Individuals whom a company wants to interview might just take their chances at getting another job than risk getting prosecuted. “I’m going to lawyer up and if you want to fire me for that, fire me,” Gottlieb says. “Companies may find it more difficult to conduct thorough and effective internal investigations because individuals have an incentive not to cooperate.”
New hires will also have concerns. “Nobody is going to take a position with a public company in this climate—especially when Yates is out there saying, ‘Let’s go after executives’—unless they know they are going to be covered in case an over-zealous prosecutor comes after them,” says Marc Mukasey, a partner with law firm Bracewell & Giulianani and a former federal prosecutor in New York.

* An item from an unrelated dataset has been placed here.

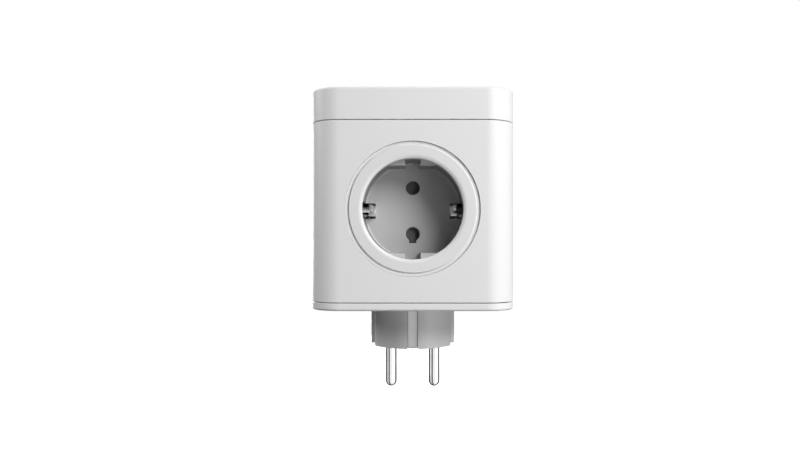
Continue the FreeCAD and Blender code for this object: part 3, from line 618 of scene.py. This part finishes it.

That protection, especially for indemnification and insurance, is costly. “Ask BP how much money they have shelled out representing and indemnifying certain individuals; ask JPMorgan and Bank of America,” Mukasey says. “When you are taking on tremendous responsibility inside a corporation, you deserve the comfort that if somebody sues you, you get protection.”
The one silver lining? It once again shows that “Compliance has to become a bigger part of corporate culture,” Carney says. “To the extent that this can be used as leverage by the GC and compliance officers to convince the corporation to focus sufficient resources on compliance and compliance testing, that is a good thing.”